» Requirement
Print the data exactly as it is given, please.
============
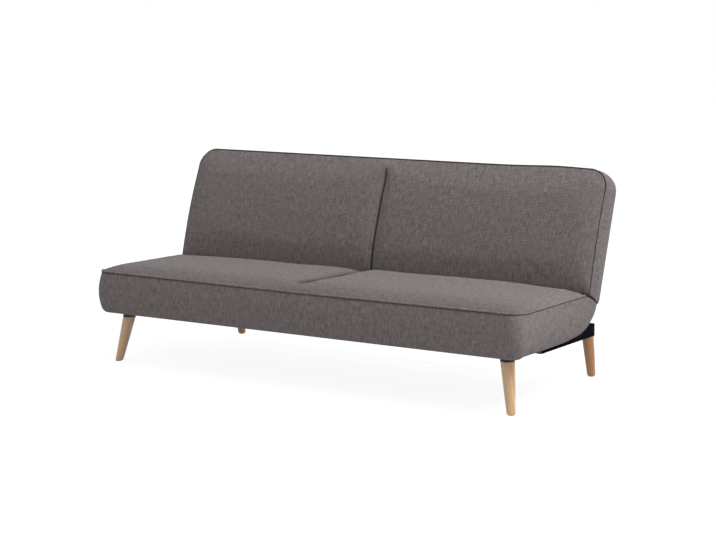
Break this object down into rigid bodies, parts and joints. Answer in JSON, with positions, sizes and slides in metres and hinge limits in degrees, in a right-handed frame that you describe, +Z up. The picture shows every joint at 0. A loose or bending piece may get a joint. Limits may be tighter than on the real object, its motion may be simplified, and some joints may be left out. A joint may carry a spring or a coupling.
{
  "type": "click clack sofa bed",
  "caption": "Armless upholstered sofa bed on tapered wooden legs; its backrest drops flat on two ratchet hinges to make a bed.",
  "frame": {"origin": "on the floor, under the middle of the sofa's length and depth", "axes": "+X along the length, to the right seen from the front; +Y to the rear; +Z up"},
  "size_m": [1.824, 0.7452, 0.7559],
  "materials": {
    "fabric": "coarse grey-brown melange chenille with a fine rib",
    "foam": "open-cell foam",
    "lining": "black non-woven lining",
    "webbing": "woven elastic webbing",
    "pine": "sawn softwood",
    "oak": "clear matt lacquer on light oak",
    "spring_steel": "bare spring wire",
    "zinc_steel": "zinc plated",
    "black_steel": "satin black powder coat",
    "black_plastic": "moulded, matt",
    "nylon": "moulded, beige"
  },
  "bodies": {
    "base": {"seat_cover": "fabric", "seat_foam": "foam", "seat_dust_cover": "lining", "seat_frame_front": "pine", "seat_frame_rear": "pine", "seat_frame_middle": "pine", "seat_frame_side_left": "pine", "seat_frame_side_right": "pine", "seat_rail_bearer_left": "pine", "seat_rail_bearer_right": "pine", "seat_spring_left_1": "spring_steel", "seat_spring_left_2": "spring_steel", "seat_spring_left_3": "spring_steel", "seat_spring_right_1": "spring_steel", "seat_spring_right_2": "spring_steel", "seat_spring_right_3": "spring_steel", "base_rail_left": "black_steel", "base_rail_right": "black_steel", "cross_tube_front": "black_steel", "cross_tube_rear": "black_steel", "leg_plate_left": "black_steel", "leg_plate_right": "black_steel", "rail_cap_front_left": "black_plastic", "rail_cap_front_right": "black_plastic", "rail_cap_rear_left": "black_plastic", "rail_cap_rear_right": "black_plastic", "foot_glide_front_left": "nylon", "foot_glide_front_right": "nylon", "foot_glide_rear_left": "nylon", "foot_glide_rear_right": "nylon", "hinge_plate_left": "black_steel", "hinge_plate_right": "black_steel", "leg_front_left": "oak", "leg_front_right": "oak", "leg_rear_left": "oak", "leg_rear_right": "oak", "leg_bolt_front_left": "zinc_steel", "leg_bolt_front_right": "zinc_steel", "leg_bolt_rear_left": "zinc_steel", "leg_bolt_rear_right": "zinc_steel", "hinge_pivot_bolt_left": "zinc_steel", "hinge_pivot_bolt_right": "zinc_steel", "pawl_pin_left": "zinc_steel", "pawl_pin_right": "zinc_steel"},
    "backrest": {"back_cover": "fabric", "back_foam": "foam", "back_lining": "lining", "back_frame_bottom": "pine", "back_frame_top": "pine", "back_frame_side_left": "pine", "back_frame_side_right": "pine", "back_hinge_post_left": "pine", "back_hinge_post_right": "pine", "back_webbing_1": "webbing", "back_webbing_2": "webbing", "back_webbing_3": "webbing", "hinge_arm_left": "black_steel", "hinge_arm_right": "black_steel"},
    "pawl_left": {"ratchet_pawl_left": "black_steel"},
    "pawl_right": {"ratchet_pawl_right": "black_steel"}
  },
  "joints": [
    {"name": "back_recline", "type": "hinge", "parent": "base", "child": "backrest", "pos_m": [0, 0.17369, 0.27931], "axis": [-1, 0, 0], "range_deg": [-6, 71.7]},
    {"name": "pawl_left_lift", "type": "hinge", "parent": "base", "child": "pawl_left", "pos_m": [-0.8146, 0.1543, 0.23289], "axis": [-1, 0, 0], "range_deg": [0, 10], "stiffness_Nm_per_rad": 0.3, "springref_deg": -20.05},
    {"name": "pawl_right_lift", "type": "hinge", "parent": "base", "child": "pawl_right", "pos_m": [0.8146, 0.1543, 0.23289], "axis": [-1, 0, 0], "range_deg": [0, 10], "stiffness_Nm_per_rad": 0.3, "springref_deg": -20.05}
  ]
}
============
» Correct answer
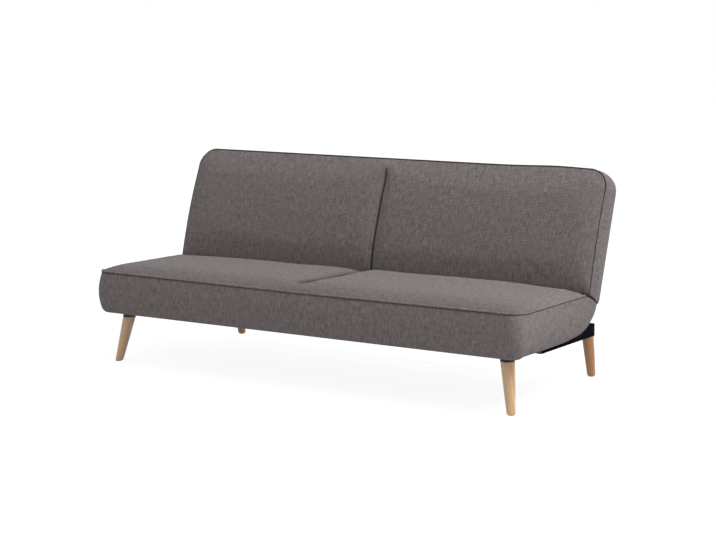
Break this object down into rigid bodies, parts and joints. Answer in JSON, with positions, sizes and slides in metres and hinge limits in degrees, in a right-handed frame that you describe, +Z up. The picture shows every joint at 0. A loose or bending piece may get a joint. Limits may be tighter than on the real object, its motion may be simplified, and some joints may be left out. A joint may carry a spring or a coupling.
{
  "type": "click clack sofa bed",
  "caption": "Armless upholstered sofa bed on tapered wooden legs; its backrest drops flat on two ratchet hinges to make a bed.",
  "frame": {"origin": "on the floor, under the middle of the sofa's length and depth", "axes": "+X along the length, to the right seen from the front; +Y to the rear; +Z up"},
  "size_m": [1.824, 0.7452, 0.7559],
  "materials": {
    "fabric": "coarse grey-brown melange chenille with a fine rib",
    "foam": "open-cell foam",
    "lining": "black non-woven lining",
    "webbing": "woven elastic webbing",
    "pine": "sawn softwood",
    "oak": "clear matt lacquer on light oak",
    "spring_steel": "bare spring wire",
    "zinc_steel": "zinc plated",
    "black_steel": "satin black powder coat",
    "black_plastic": "moulded, matt",
    "nylon": "moulded, beige"
  },
  "bodies": {
    "base": {"seat_cover": "fabric", "seat_foam": "foam", "seat_dust_cover": "lining", "seat_frame_front": "pine", "seat_frame_rear": "pine", "seat_frame_middle": "pine", "seat_frame_side_left": "pine", "seat_frame_side_right": "pine", "seat_rail_bearer_left": "pine", "seat_rail_bearer_right": "pine", "seat_spring_left_1": "spring_steel", "seat_spring_left_2": "spring_steel", "seat_spring_left_3": "spring_steel", "seat_spring_right_1": "spring_steel", "seat_spring_right_2": "spring_steel", "seat_spring_right_3": "spring_steel", "base_rail_left": "black_steel", "base_rail_right": "black_steel", "cross_tube_front": "black_steel", "cross_tube_rear": "black_steel", "leg_plate_left": "black_steel", "leg_plate_right": "black_steel", "rail_cap_front_left": "black_plastic", "rail_cap_front_right": "black_plastic", "rail_cap_rear_left": "black_plastic", "rail_cap_rear_right": "black_plastic", "foot_glide_front_left": "nylon", "foot_glide_front_right": "nylon", "foot_glide_rear_left": "nylon", "foot_glide_rear_right": "nylon", "hinge_plate_left": "black_steel", "hinge_plate_right": "black_steel", "leg_front_left": "oak", "leg_front_right": "oak", "leg_rear_left": "oak", "leg_rear_right": "oak", "leg_bolt_front_left": "zinc_steel", "leg_bolt_front_right": "zinc_steel", "leg_bolt_rear_left": "zinc_steel", "leg_bolt_rear_right": "zinc_steel", "hinge_pivot_bolt_left": "zinc_steel", "hinge_pivot_bolt_right": "zinc_steel", "pawl_pin_left": "zinc_steel", "pawl_pin_right": "zinc_steel"},
    "backrest": {"back_cover": "fabric", "back_foam": "foam", "back_lining": "lining", "back_frame_bottom": "pine", "back_frame_top": "pine", "back_frame_side_left": "pine", "back_frame_side_right": "pine", "back_hinge_post_left": "pine", "back_hinge_post_right": "pine", "back_webbing_1": "webbing", "back_webbing_2": "webbing", "back_webbing_3": "webbing", "hinge_arm_left": "black_steel", "hinge_arm_right": "black_steel"},
    "pawl_left": {"ratchet_pawl_left": "black_steel"},
    "pawl_right": {"ratchet_pawl_right": "black_steel"}
  },
  "joints": [
    {"name": "back_recline", "type": "hinge", "parent": "base", "child": "backrest", "pos_m": [0, 0.17369, 0.27931], "axis": [-1, 0, 0], "range_deg": [-6, 71.7]},
    {"name": "pawl_left_lift", "type": "hinge", "parent": "base", "child": "pawl_left", "pos_m": [-0.8146, 0.1543, 0.23289], "axis": [-1, 0, 0], "range_deg": [0, 10], "stiffness_Nm_per_rad": 0.3, "springref_deg": -20.05},
    {"name": "pawl_right_lift", "type": "hinge", "parent": "base", "child": "pawl_right", "pos_m": [0.8146, 0.1543, 0.23289], "axis": [-1, 0, 0], "range_deg": [0, 10], "stiffness_Nm_per_rad": 0.3, "springref_deg": -20.05}
  ]
}